61          numfam           Line 1
9999 numperm Line 2
100 distlimit, kb Line 3
2 m Line 4
RR61.het het file Line 5
RR prefix Line 6
ShSnpRR100 output ID Line 7

=== Parameter file for SharedSNP program ===

A family/individual is "sharing" a SNP if its position is within distlimit (kb) of any of the Hmax positions.

Line 1
Number of files for families or individuals present, where file names are preceded by the prefix on line 7. These files must be generated with the PH program. They have names like RR1.negpos.res, RR2.negpos.res, and so on.

Line 2
Number of permutations, may be zero

Line 3
dist limit (see above)

Line 4
m > 0 to print markers with Nf >= m (m = 2 recommended)
m = 0 for no output

Line 5
Full name of het file; holds all variants

Line 6
Prefix for input file names, preceding the individual number.

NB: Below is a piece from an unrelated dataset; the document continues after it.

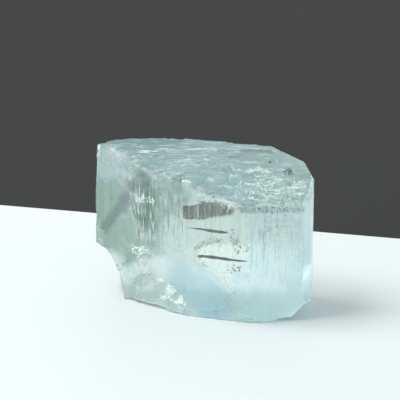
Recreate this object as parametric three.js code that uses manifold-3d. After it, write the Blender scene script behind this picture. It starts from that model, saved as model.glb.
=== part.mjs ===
// A pale blue topaz crystal: one solid piece broken off a larger prism. It stands with its c axis along +Z,
// so that the striated prism faces are upright. The top and the foot are cleavages across that axis. The top
// steps down in ledges and slopes away to the right, and shell-shaped pieces are missing from the left and
// from the foot of the front. Millimetres, +Z up, the broad front face towards -Y.
import * as THREE from "three";
import { mergeVertices } from "three/addons/utils/BufferGeometryUtils.js";
import Module from "manifold-3d";

const wasm = await Module();
wasm.setup();

const at = (x, y, z) => new THREE.Vector3(x, y, z);

// Driving dimensions.
const HEIGHT = 30; // the top cleavage above the foot
const RIDGE_PITCH = 0.75; // mean width of one striation
const SMOOTH_PITCH = 6; // the same on a face that is nearly plain
const PLAIN_RIDGE = 0.05; // a face whose striations are shallower than this is nearly plain
const LEDGE_PITCH = 1.9; // mean length of one jag along a ledge
const RIPPLES = 7; // waves round half of a fracture's ball, of which the crystal shows one or two
const BALL_RINGS = 36; // rings from end to end of a fracture's ball
const BALL_SIDES = 46; // sides round a fracture's ball
const BEYOND = 80; // size of a cutting block, larger than the crystal
const TOLERANCE = 0.004; // a cut merges edges that are shorter than this

// The prism's corners in plan, anticlockwise from the front edge, and the depth of the striations on the
// face that follows each.
const CORNERS = [
  { x: 8.4, y: 0.3, ridge: 0.2 },
  { x: 18.6, y: 1.3, ridge: 0.03 },
  { x: 20.5, y: 5.6, ridge: 0.03 },
  { x: 21.0, y: 11.4, ridge: 0.08 },
  { x: 19.6, y: 14.6, ridge: 0.12 },
  { x: 11.9, y: 17.4, ridge: 0.16 },
  { x: 3.6, y: 19.8, ridge: 0.1 },
  { x: -4.6, y: 21.9, ridge: 0.18 },
  { x: -13.6, y: 21.9, ridge: 0.12 },
  { x: -20.6, y: 20.2, ridge: 0.04 },
  { x: -21.0, y: 16.2, ridge: 0.02 },
  { x: -13.7, y: 10.6, ridge: 0.24 },
  { x: -8.8, y: 7.2, ridge: 0.06 },
  { x: -4.1, y: 4.3, ridge: 0.02 },
];

// The slopes in front of the top's ridge. They meet in a low step that stands on the step line.
const RIGHT_SLOPE = { point: at(12.8, 0.6, 23.6), outward: at(0.03, -0.46, 0.887) };
const MIDDLE_SLOPE = { point: at(5.5, 1.2, 24.0), outward: at(0.221, -0.442, 0.869) };
const STEP = { point: at(5.3, 0, 0), outward: at(1, 0.1, 0) };

// The top's right and left ends, and the bevels at its right and left front corners.
const BEVELS = [
  { point: at(19.6, 14.5, 27.4), outward: at(0.36, 0.04, 0.932) },
  { point: at(-20.6, 20.2, 29.25), outward: at(-0.23, 0.05, 0.972) },
  { point: at(20.9, 12.4, 25.0), outward: at(0.85, 0.1, 0.5) },
  { point: at(-21, 16.2, 24.8), outward: at(-0.604, -0.585, 0.541) },
];

// The ledges of the top cleavage: each floor's height, its back line from left to right and its raggedness.
const LEDGES = [
  { floor: 29.5, line: [[-24, 17.6], [-12, 17.4], [-2, 15.4], [13, 14.4]], jag: 0.5, seed: 1 },
  { floor: 29.0, line: [[-24, 15.2], [-13, 15.3], [-3, 12.4], [6.5, 12.2]], jag: 0.6, seed: 2 },
  { floor: 28.2, line: [[-24, 12.4], [-14, 13.2], [-6, 9.4], [0, 3.4]], jag: 0.7, seed: 3 },
];

// The conchoidal fractures. Each is the bite of a ball with three half-axes, level, upright and outward,
// leaned in radians about outward.
const FRACTURES = {
  frontHollow: { deepest: at(-2.6, 5.9, 5.6), outward: at(-0.4, -0.9, 0.1), ball: [26, 9.5, 9], lean: -0.3 },
  leftHollow: { deepest: at(-15.6, 13.6, 12.6), outward: at(-0.6, -0.79, 0), ball: [10, 17, 11], lean: -0.4 },
  leftBite: { deepest: at(-15.8, 15, 0.2), outward: at(-0.99, -0.12, 0.04), ball: [30, 12, 11.5], lean: 0 },
  rightFoot: { deepest: at(18.5, 5.6, 1.2), outward: at(0.68, -0.34, -0.65), ball: [30, 30, 40], lean: 0 },
  rightBack: { deepest: at(9, 16.6, 4), outward: at(0.2, 0.9, -0.3), ball: [17, 11, 12], lean: 0.3 },
  leftBack: { deepest: at(-12, 20.2, 4.6), outward: at(-0.3, 0.9, -0.2), ball: [15, 10, 11], lean: 0 },
};
const RIPPLE = 0.14; // height of a fracture's ripples

// Small chips broken out of the edges, first round the front and then at the back. Each bites so deep into
// its point of the edge.
const CHIPS = [
  { edge: at(18.6, 1.3, 16.2), outward: at(0.75, -0.65, 0.1), bite: 0.35, radius: 4 },
  { edge: at(18.6, 1.3, 9.0), outward: at(0.7, -0.7, -0.1), bite: 0.25, radius: 3.5 },
  { edge: at(8.4, 0.3, 0), outward: at(0.1, -0.8, -0.6), bite: 0.35, radius: 6 },
  { edge: at(13.6, 0.8, 0), outward: at(0, -0.75, -0.65), bite: 0.3, radius: 8 },
  { edge: at(-8.8, 7.2, 0), outward: at(-0.5, -0.7, -0.5), bite: 0.8, radius: 6 },
  { edge: at(-13.7, 10.6, 3.2), outward: at(-0.8, -0.6, -0.1), bite: 0.6, radius: 5 },
  { edge: at(-9.0, 7.4, 28.2), outward: at(-0.4, -0.7, 0.6), bite: 0.5, radius: 4 },
  { edge: at(0.4, 2.9, 26.2), outward: at(0, -0.8, 0.6), bite: 0.4, radius: 5 },
  { edge: at(11.0, 0.5, 23.5), outward: at(0.1, -0.8, 0.6), bite: 0.5, radius: 5 },
  { edge: at(20.5, 5.6, 25.9), outward: at(0.8, -0.3, 0.5), bite: 0.6, radius: 5 },
  { edge: at(21.0, 10.8, 13.5), outward: at(1, 0, 0), bite: 0.35, radius: 16 },
  { edge: at(11.9, 17.4, 29.8), outward: at(0.2, 0.7, 0.65), bite: 0.35, radius: 5 },
  { edge: at(-4.6, 21.9, 29.9), outward: at(0, 0.75, 0.65), bite: 0.4, radius: 4 },
  { edge: at(-13.6, 21.9, 15.0), outward: at(-0.2, 0.95, 0.1), bite: 0.4, radius: 7 },
  { edge: at(3.6, 19.8, 12.0), outward: at(0.15, 0.98, 0), bite: 0.3, radius: 8 },
  { edge: at(-20.6, 20.2, 22.0), outward: at(-0.7, 0.7, 0.1), bite: 0.4, radius: 5 },
  { edge: at(-3.0, 21.4, 0), outward: at(0.2, 0.8, -0.5), bite: 0.7, radius: 6 },
];
const CHIP_STRETCH = 1.3; // a chip's height over its width

// A repeatable spread of numbers from 0 to 1.
function spread(seed) {
  const s = Math.sin(seed * 127.1 + 31.7) * 43758.5453;
  return s - Math.floor(s);
}

// A closed three.js geometry as a manifold-3d solid.
function solidOf(geometry) {
  const bare = geometry.index ? geometry.toNonIndexed() : geometry.clone();
  bare.deleteAttribute("normal");
  bare.deleteAttribute("uv");
  const merged = mergeVertices(bare, 1e-4);
  return new wasm.Manifold(
    new wasm.Mesh({
      numProp: 3,
      vertProperties: merged.attributes.position.array,
      triVerts: new Uint32Array(merged.index.array),
      tolerance: TOLERANCE,
    }),
  );
}

// A manifold-3d solid as a three.js geometry.
function geometryOf(solid) {
  const mesh = solid.getMesh();
  const geometry = new THREE.BufferGeometry()
    .setAttribute("position", new THREE.BufferAttribute(mesh.vertProperties, 3))
    .setIndex(new THREE.BufferAttribute(mesh.triVerts, 1));
  geometry.computeVertexNormals();
  return geometry;
}

// The upright solid under a closed outline in plan.
function upright(outline, height) {
  const shape = new THREE.Shape(outline);
  return new THREE.ExtrudeGeometry(shape, { depth: height, bevelEnabled: false });
}

// The prism, its faces grooved along their height by growth striations.
function striatedPrism() {
  const outline = [];
  CORNERS.forEach((corner, c) => {
    const next = CORNERS[(c + 1) % CORNERS.length];
    const from = new THREE.Vector2(corner.x, corner.y);
    const along = new THREE.Vector2(next.x, next.y).sub(from);
    const inward = new THREE.Vector2(-along.y, along.x).normalize();
    const pitch = corner.ridge < PLAIN_RIDGE ? SMOOTH_PITCH : RIDGE_PITCH;
    const ridges = Math.max(1, Math.round(along.length() / pitch));
    for (let i = 0; i < ridges; i++) {
      const share = i === 0 ? 0 : (i + 0.6 * (spread(c * 50 + i) - 0.5)) / ridges;
      const depth = i === 0 ? 0 : corner.ridge * spread(c * 70 + i + 9);
      outline.push(from.clone().addScaledVector(along, share).addScaledVector(inward, depth));
    }
  });
  return solidOf(upright(outline, HEIGHT));
}

// Everything beyond a plane: a block whose near face passes through the point and faces against outward.
function beyond({ point, outward }) {
  const turn = new THREE.Quaternion().setFromUnitVectors(at(0, 0, 1), outward.clone().normalize());
  const block = new THREE.BoxGeometry(BEYOND, BEYOND, BEYOND).translate(0, 0, BEYOND / 2);
  return solidOf(block.applyQuaternion(turn).translate(point.x, point.y, point.z));
}

// What a ledge takes away: all above its floor, in front of its ragged back line.
function ledge({ floor, line, jag, seed }) {
  const curve = new THREE.SplineCurve(line.map(([x, y]) => new THREE.Vector2(x, y)));
  const jags = Math.round(curve.getLength() / LEDGE_PITCH);
  const back = [];
  for (let i = 0; i <= jags; i++) {
    const shift = i === 0 || i === jags ? 0 : 0.6 * (spread(seed * 53 + i) - 0.5);
    const point = curve.getPointAt((i + shift) / jags);
    point.y += jag * (spread(seed * 31 + i) - 0.5);
    back.push(point);
  }
  const frontLeft = new THREE.Vector2(back[0].x, -BEYOND);
  const frontRight = new THREE.Vector2(back.at(-1).x, -BEYOND);
  return solidOf(upright([...back.reverse(), frontLeft, frontRight], BEYOND).translate(0, 0, floor));
}

// What a conchoidal fracture takes away: its ball, rippled round the upright axis and sunk down to deepest.
function fracture({ deepest, outward, ball, lean, ripple = RIPPLE }) {
  const [level, tall, deep] = ball;
  const profile = [];
  for (let i = 0; i <= BALL_RINGS; i++) {
    const share = i / BALL_RINGS;
    const swell = Math.sin(RIPPLES * 2 * Math.PI * share) * Math.exp(1.5 * (share - 1));
    const radius = 1 + (ripple / deep) * swell;
    const angle = Math.PI * (1 - share);
    profile.push(new THREE.Vector2(Math.sin(angle) * radius, Math.cos(angle) * radius));
  }
  profile[0].x = 0;
  profile.at(-1).x = 0;
  const out = outward.clone().normalize();
  const right = at(0, 0, 1).cross(out).normalize();
  const basis = new THREE.Matrix4().makeBasis(right, out.clone().cross(right), out);
  const centre = deepest.clone().addScaledVector(out, deep);
  const shape = new THREE.LatheGeometry(profile, BALL_SIDES).scale(level, tall, deep).rotateZ(lean);
  return solidOf(shape.applyMatrix4(basis).translate(centre.x, centre.y, centre.z));
}

// What a small chip takes away.
function chip({ edge, outward, bite, radius }) {
  const deepest = edge.clone().addScaledVector(outward.clone().normalize(), -bite);
  return fracture({ deepest, outward, ball: [radius, CHIP_STRETCH * radius, radius], lean: 0, ripple: 0 });
}

// What the two slopes take away, one on each side of the step.
function slopes() {
  const right = beyond(RIGHT_SLOPE).intersect(beyond(STEP));
  return beyond(MIDDLE_SLOPE).subtract(beyond(STEP)).add(right);
}

const cuts = [
  slopes(),
  ...BEVELS.map(beyond),
  ...LEDGES.map(ledge),
  ...Object.values(FRACTURES).map(fracture),
  ...CHIPS.map(chip),
];
const crystal = cuts.reduce((solid, cut) => solid.subtract(cut), striatedPrism());

const geometry = geometryOf(crystal);
geometry.computeBoundingBox();
const { min, max } = geometry.boundingBox;
geometry.translate(-(min.x + max.x) / 2, -(min.y + max.y) / 2, -min.z);

const topaz = new THREE.MeshStandardMaterial({
  name: "topaz",
  color: 0xb4d3d0,
  roughness: 0.12,
  metalness: 0,
  transparent: true,
  opacity: 0.5,
});
const mesh = new THREE.Mesh(geometry, topaz);
mesh.name = "topaz_crystal";
const part = new THREE.Group();
part.add(mesh);

export default part;
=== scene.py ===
"""A pale blue topaz crystal on a plain pale sill.

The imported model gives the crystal's solid. This script lays a fine surface over it, with growth striations,
etched flecks, ripples and worn edges, sets the cracks and specks that show inside it, and lights it softly.
"""

from __future__ import annotations

import logging
import math
from dataclasses import dataclass, field, replace
from enum import Enum
from typing import Any, Mapping, Optional, Sequence, Union

import bmesh
import bpy
import numpy as np
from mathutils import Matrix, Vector


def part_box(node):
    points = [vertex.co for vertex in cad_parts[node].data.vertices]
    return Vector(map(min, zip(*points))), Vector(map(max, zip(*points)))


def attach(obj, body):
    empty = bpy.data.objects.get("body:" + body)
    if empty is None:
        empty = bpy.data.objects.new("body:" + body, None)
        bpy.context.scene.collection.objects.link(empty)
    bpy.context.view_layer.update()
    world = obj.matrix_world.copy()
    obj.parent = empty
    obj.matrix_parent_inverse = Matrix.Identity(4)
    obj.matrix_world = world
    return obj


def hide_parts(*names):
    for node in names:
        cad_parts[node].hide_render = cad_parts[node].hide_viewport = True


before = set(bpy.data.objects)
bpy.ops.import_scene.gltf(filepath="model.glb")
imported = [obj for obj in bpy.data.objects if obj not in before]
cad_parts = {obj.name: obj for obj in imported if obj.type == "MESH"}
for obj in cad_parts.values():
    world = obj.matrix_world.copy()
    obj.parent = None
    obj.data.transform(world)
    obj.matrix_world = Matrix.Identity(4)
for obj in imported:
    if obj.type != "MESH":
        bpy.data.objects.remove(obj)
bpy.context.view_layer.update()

log = logging.getLogger("topaz")

MM = 0.001
NODE = "topaz_crystal"
BODY = "root"

Colour = tuple[float, float, float]
Place = tuple[float, float, float]
Span = tuple[float, float]
Number = Union["Wire", float]
Node = bpy.types.Node
Socket = bpy.types.NodeSocket
Mesh = bpy.types.Mesh
Material = bpy.types.Material
Piece = bpy.types.Object

WHITE: Colour = (1.0, 1.0, 1.0)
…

For example, for RR1.negpos.res, enter RR.

Line 7
Output file identifier, for example, ShSnpRR100 will identify output files generated by sharedSNP with d = 100 kb. Any file identifier will do but including some information like the value of d will be helpful in finding files.

A utility program, sigruns, can find runs of variants shared by Nf or more individuals.

More detailed information is forthcoming.